From the listing below, work out how many lines contain "this". Reply with that number only.

▶ [AVAILABLE DATA]
----------------------------------------
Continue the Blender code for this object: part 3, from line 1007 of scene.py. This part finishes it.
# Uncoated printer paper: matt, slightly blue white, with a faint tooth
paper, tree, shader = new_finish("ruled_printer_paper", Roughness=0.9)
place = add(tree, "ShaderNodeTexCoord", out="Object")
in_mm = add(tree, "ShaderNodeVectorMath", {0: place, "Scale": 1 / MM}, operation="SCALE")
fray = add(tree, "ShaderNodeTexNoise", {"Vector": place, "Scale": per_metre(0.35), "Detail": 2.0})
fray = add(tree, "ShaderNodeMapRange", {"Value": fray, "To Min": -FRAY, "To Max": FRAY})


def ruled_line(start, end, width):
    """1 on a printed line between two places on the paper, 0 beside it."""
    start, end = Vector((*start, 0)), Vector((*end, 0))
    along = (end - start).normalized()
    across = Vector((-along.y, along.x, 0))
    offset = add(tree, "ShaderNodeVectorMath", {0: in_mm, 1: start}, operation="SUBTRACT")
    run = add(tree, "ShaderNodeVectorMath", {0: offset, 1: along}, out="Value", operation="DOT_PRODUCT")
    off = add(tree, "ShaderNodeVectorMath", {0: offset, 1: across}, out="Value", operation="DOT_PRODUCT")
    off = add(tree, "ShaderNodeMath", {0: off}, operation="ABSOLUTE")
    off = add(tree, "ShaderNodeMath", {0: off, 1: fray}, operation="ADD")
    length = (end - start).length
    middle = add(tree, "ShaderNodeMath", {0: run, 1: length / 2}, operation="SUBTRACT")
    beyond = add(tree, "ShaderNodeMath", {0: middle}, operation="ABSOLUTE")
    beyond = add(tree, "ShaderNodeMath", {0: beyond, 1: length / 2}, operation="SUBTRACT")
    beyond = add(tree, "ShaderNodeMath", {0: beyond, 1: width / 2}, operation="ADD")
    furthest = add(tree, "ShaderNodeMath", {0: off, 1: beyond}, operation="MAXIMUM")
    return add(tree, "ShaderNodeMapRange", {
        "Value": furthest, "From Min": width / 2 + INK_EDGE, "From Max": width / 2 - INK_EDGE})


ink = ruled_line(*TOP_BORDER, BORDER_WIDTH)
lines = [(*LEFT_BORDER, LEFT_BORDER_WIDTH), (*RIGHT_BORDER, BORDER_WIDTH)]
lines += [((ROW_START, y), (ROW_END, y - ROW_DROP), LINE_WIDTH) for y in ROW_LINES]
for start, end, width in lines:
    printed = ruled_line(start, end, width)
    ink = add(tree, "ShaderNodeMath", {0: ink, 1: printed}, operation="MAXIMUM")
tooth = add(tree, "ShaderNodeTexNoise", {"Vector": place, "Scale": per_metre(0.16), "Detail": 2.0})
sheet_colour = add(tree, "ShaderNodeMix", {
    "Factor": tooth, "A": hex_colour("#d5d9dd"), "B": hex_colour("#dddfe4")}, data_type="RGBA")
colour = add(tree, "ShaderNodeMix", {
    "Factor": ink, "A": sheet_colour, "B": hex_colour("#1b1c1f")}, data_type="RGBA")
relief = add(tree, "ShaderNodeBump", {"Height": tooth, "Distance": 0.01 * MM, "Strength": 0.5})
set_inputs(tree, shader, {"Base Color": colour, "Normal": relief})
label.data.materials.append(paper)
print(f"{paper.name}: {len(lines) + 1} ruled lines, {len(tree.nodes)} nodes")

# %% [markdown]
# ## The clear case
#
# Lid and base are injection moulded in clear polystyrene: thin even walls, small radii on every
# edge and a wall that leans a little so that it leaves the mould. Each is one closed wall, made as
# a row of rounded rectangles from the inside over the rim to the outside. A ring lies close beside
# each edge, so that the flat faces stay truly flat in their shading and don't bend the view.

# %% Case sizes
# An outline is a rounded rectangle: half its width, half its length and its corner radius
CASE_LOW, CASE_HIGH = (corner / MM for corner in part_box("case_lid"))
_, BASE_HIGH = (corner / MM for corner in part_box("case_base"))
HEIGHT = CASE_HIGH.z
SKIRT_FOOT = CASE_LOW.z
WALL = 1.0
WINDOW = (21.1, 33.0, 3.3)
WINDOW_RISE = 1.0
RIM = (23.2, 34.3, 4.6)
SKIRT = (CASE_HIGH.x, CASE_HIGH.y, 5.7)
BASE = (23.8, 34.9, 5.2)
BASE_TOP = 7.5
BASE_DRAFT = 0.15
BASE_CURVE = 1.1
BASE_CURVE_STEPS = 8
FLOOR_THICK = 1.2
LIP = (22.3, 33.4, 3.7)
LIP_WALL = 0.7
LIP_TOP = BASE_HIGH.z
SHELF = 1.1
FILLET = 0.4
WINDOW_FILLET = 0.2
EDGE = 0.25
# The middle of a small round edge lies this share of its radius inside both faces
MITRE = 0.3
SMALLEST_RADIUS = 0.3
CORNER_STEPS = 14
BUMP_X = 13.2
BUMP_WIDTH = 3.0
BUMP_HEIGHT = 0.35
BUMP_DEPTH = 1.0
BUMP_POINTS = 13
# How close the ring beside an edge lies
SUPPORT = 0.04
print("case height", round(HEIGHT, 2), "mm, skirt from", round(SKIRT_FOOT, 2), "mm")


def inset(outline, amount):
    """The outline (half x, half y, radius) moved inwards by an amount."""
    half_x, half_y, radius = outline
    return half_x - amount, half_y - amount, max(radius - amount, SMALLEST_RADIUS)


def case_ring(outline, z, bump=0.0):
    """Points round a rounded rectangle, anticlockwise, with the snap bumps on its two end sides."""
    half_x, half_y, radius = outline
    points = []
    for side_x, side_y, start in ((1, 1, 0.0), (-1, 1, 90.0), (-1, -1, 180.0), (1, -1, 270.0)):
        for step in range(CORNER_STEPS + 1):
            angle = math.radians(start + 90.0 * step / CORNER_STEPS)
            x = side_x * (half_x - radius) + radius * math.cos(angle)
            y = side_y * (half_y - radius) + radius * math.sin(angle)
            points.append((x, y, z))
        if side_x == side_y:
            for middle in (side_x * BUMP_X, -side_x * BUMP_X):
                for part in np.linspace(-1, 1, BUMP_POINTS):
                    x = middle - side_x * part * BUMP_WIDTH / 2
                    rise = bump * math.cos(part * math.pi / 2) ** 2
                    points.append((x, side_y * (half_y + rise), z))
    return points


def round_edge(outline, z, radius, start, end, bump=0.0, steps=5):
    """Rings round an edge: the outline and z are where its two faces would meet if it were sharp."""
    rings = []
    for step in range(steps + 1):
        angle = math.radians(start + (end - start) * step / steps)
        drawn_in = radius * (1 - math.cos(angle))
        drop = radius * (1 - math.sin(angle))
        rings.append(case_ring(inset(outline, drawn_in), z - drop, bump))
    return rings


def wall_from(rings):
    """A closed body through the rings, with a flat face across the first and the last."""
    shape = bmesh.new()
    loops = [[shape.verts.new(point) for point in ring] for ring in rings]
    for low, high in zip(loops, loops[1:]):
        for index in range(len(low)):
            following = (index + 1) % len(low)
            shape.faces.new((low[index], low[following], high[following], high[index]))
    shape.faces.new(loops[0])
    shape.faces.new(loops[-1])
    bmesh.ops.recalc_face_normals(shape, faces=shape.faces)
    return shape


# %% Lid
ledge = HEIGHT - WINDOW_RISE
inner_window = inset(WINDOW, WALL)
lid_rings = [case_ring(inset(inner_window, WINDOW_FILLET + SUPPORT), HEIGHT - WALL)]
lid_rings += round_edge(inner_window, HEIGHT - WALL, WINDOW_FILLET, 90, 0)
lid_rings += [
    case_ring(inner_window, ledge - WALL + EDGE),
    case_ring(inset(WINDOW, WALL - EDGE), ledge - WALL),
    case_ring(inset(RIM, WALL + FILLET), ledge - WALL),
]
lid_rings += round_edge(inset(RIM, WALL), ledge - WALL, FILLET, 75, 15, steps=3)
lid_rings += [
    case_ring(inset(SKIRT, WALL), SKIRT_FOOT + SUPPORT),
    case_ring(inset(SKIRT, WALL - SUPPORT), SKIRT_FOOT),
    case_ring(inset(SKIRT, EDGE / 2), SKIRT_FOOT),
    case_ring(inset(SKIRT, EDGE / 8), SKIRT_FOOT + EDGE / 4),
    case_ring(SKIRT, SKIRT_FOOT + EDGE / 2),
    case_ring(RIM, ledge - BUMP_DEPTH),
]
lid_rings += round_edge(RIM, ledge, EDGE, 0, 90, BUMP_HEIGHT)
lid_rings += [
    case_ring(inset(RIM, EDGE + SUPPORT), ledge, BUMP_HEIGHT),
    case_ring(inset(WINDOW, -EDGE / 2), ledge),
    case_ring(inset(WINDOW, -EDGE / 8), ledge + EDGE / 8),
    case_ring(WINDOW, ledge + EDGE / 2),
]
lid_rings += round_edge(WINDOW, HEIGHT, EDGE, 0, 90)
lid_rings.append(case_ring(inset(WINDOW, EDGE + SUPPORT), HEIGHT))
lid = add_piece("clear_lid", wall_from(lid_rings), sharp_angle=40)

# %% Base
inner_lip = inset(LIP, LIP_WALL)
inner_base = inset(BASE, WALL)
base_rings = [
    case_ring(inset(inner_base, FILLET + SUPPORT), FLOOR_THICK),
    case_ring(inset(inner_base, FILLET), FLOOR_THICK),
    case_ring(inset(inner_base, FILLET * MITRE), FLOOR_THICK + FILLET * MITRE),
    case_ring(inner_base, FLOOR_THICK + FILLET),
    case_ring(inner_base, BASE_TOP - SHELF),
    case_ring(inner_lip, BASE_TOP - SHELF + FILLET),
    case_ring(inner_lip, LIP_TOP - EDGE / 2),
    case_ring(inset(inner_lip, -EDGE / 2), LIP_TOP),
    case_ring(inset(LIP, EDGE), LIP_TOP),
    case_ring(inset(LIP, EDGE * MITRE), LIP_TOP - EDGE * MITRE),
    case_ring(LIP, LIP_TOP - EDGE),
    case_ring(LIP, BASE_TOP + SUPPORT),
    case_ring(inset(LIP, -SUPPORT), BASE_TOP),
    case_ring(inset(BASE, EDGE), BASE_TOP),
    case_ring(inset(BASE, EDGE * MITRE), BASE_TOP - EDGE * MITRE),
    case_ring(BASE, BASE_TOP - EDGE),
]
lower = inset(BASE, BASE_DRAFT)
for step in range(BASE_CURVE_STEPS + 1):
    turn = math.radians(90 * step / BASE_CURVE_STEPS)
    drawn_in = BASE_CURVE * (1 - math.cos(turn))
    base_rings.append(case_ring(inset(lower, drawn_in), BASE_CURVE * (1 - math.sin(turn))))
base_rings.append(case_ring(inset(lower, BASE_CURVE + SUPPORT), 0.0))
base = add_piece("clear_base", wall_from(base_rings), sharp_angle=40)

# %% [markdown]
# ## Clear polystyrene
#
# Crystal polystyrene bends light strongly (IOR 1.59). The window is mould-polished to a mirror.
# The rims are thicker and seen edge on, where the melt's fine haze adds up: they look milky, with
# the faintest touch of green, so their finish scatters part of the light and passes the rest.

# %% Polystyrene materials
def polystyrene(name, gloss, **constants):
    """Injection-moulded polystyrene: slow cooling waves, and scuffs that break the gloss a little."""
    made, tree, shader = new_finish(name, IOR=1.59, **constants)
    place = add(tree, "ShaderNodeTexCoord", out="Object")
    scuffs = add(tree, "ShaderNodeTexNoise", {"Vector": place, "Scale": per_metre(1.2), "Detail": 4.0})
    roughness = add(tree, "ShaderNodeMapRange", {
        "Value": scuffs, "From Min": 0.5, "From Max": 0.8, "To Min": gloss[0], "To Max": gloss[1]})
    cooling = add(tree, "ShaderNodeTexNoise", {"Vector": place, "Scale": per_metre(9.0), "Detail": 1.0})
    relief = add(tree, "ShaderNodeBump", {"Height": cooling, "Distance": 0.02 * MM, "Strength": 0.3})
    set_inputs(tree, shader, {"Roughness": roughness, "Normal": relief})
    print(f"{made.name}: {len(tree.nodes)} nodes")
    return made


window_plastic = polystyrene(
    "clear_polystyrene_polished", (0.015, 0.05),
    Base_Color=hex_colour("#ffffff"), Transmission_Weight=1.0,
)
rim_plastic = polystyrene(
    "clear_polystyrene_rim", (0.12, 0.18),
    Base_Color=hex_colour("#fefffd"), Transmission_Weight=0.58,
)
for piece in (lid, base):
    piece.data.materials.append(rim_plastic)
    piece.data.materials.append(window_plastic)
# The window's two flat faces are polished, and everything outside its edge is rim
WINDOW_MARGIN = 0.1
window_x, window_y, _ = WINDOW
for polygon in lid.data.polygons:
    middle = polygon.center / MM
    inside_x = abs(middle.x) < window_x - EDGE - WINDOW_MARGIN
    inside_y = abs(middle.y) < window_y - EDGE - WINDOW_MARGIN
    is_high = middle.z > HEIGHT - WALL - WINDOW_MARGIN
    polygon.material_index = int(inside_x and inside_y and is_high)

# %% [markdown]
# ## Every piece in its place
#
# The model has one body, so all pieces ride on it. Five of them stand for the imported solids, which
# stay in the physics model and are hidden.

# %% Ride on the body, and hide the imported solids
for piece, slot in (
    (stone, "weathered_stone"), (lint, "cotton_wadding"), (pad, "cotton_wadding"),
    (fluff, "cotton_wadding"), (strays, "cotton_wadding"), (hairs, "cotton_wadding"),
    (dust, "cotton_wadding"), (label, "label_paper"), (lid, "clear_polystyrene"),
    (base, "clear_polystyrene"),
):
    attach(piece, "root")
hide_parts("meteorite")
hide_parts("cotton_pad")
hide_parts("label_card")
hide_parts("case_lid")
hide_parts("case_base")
----------------------------------------
▶ [SOLVED PROBLEM]
2